Present every line in which the string "True" appears.

##### Data lines #####

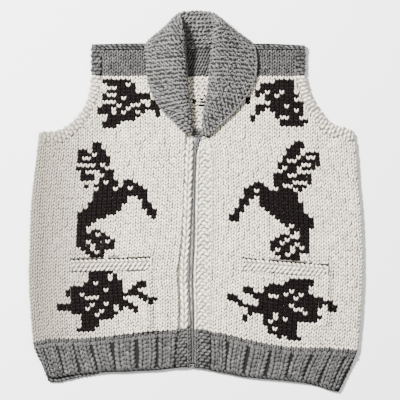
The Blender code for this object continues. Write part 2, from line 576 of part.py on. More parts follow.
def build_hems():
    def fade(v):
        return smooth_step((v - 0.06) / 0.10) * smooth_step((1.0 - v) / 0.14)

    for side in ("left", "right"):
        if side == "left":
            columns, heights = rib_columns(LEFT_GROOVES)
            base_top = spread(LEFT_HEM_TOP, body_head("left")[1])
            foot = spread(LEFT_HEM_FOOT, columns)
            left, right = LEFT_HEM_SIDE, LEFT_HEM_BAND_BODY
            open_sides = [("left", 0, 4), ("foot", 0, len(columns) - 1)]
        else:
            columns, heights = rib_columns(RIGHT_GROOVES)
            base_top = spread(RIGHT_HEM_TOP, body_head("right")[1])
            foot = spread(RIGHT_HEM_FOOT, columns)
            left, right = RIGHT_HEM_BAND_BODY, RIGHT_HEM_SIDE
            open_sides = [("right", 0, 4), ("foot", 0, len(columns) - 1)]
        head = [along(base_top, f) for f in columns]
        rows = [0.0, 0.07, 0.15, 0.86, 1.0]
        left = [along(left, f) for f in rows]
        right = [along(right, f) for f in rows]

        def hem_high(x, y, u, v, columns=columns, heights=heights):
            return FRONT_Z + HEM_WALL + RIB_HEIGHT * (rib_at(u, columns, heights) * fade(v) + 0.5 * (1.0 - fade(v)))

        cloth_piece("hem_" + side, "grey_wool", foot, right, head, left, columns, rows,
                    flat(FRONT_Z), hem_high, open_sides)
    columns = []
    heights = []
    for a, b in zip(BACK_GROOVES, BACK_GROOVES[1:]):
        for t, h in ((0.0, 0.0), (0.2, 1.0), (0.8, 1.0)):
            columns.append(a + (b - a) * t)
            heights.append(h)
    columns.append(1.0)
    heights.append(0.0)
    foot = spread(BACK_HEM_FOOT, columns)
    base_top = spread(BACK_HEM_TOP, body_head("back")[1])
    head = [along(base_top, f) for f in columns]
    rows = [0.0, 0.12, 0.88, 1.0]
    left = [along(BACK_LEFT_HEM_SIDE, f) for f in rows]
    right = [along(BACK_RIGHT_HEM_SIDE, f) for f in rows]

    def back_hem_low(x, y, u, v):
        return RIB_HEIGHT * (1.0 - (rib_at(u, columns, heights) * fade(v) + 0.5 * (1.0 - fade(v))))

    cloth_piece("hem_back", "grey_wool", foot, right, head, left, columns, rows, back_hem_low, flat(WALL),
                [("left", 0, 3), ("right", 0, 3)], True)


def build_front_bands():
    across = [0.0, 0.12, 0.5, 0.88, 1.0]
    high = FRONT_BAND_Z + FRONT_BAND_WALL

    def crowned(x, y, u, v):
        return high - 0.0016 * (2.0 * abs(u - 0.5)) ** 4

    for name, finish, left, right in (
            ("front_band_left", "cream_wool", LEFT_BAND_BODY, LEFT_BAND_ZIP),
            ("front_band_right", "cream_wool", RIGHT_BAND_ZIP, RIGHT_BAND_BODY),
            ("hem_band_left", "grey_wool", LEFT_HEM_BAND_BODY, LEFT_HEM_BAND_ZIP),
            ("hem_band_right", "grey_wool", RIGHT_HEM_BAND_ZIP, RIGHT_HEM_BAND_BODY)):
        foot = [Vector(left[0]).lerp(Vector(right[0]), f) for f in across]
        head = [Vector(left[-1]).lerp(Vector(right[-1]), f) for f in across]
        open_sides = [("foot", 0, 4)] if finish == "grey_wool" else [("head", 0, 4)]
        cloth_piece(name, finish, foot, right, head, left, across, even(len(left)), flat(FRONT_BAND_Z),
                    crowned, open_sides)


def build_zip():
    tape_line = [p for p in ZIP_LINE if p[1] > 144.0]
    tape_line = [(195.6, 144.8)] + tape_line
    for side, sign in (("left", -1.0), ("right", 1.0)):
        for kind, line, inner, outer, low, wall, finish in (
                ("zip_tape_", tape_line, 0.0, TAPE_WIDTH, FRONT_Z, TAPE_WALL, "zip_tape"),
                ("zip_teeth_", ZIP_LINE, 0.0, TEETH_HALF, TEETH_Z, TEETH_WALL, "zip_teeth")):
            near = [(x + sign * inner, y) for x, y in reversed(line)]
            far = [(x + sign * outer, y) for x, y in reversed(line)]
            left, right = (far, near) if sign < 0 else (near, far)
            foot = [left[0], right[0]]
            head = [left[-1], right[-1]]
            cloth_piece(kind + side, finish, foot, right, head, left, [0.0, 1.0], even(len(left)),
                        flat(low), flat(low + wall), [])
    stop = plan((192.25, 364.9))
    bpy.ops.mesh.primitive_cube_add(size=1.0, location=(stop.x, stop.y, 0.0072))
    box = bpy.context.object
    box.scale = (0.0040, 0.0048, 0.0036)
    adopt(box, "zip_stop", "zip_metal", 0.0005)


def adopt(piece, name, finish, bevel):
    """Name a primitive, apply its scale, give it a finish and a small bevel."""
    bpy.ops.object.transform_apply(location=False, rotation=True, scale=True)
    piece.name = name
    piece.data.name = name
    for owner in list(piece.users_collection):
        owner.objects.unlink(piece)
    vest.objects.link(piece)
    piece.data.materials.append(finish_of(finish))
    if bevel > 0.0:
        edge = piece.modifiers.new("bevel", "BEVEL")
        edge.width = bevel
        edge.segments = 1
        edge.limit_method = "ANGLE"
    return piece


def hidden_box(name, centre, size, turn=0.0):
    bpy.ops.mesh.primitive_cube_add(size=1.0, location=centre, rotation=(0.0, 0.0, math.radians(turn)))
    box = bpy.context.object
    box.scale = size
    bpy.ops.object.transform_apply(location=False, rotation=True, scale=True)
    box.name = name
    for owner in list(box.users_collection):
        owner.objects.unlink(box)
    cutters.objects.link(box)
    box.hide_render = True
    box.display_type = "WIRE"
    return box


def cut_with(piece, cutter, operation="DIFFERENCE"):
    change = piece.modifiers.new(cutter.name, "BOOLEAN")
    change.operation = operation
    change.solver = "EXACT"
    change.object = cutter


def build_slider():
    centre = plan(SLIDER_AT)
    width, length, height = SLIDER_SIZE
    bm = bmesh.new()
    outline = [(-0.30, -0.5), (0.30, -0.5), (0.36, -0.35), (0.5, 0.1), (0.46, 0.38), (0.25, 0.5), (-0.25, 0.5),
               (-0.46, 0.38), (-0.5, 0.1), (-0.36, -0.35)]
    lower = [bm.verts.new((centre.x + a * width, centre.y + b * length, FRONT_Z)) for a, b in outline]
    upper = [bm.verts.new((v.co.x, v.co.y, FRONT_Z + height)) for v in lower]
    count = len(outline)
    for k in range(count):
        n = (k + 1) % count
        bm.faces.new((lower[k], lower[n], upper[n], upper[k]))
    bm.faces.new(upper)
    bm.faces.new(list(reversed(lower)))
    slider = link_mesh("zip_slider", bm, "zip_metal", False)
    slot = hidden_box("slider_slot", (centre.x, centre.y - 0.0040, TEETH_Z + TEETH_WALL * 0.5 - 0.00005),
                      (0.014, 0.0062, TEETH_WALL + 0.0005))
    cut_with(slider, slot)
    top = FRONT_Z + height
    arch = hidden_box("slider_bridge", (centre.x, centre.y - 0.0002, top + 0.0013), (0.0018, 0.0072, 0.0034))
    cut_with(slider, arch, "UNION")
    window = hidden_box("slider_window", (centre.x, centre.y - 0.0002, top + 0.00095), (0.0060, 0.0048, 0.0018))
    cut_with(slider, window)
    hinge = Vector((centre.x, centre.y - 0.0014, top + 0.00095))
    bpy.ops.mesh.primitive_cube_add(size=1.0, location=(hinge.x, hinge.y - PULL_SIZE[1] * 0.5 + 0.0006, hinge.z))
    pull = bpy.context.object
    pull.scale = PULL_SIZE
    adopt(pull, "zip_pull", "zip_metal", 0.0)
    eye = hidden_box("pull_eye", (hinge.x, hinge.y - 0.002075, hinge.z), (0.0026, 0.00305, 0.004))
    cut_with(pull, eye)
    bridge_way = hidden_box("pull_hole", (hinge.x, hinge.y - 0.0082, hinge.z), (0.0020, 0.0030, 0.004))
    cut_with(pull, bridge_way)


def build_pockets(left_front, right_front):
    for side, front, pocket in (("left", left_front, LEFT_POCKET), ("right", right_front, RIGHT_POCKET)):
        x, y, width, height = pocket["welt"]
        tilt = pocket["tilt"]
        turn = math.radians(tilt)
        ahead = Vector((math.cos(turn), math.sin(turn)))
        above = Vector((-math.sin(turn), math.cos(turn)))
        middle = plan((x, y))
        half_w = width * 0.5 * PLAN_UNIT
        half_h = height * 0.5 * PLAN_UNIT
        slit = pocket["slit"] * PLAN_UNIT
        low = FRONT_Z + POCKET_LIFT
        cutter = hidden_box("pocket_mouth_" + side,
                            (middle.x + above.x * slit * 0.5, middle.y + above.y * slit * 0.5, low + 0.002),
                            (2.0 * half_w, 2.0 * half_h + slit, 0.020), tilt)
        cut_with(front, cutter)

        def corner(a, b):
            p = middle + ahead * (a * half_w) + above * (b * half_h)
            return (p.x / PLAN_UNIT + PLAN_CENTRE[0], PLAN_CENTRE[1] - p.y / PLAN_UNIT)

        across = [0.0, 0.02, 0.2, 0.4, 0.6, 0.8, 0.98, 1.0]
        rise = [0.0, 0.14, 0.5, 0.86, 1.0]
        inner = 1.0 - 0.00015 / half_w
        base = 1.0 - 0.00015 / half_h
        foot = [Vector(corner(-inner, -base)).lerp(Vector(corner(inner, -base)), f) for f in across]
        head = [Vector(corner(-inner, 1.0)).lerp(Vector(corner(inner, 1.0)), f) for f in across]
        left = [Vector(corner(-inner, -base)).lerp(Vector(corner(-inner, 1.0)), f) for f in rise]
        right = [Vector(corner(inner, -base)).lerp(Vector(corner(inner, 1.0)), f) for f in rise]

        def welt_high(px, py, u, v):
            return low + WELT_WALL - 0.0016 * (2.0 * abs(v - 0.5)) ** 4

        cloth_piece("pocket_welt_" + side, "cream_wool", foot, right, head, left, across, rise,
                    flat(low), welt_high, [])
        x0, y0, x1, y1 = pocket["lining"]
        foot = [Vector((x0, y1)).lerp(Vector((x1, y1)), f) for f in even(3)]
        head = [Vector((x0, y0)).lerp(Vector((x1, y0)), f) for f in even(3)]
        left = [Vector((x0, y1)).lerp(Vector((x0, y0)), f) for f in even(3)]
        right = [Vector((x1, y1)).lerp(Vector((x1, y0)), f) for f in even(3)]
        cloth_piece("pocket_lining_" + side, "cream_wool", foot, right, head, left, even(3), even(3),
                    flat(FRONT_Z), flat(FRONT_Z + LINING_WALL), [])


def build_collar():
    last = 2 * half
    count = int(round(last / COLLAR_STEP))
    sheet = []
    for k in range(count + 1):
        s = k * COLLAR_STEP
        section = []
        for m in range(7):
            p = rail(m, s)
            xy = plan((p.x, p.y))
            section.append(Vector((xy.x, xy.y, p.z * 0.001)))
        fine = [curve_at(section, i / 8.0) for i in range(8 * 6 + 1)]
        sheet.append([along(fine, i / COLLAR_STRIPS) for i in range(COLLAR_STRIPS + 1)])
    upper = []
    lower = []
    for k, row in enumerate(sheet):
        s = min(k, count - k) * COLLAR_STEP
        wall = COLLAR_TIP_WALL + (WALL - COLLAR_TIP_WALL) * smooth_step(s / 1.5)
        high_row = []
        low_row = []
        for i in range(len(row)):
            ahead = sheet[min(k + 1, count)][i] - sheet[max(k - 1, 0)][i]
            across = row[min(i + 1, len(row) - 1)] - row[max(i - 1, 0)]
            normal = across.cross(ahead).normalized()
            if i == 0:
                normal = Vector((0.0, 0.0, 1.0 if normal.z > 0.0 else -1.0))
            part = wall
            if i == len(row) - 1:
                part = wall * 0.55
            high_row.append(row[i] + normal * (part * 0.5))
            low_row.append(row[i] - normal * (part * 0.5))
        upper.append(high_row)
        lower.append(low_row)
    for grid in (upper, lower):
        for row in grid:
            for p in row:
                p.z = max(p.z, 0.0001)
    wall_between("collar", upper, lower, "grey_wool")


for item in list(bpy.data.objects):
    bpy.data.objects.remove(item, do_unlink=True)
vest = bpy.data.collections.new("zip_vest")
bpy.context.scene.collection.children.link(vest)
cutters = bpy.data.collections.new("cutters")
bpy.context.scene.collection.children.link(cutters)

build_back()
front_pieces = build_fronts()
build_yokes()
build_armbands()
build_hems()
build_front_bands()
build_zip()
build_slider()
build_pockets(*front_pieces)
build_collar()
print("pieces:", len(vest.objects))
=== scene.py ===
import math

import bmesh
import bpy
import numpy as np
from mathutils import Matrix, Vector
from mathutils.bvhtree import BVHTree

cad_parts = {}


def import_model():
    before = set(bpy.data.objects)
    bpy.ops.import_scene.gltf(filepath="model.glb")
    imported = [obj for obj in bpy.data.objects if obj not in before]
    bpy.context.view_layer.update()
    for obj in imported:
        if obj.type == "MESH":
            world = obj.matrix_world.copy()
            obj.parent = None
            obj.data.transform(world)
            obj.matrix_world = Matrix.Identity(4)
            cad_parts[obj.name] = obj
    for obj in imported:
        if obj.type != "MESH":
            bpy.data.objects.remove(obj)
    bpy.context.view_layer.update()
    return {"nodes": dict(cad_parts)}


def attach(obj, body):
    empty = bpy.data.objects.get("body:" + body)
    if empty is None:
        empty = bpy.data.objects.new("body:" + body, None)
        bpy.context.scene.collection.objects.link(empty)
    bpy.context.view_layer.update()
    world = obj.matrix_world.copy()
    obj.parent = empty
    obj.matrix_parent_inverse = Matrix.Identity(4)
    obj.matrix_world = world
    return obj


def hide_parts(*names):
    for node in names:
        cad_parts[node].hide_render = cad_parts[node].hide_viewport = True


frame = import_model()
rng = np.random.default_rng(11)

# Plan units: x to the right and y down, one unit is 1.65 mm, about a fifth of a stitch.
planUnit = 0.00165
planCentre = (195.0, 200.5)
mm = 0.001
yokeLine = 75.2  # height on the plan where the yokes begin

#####

== Result of this task ==
                [("left", 0, 3), ("right", 0, 3)], True)
    bpy.ops.object.transform_apply(location=False, rotation=True, scale=True)
    bpy.ops.object.transform_apply(location=False, rotation=True, scale=True)
    box.hide_render = True
    bpy.data.objects.remove(item, do_unlink=True)
        cad_parts[node].hide_render = cad_parts[node].hide_viewport = True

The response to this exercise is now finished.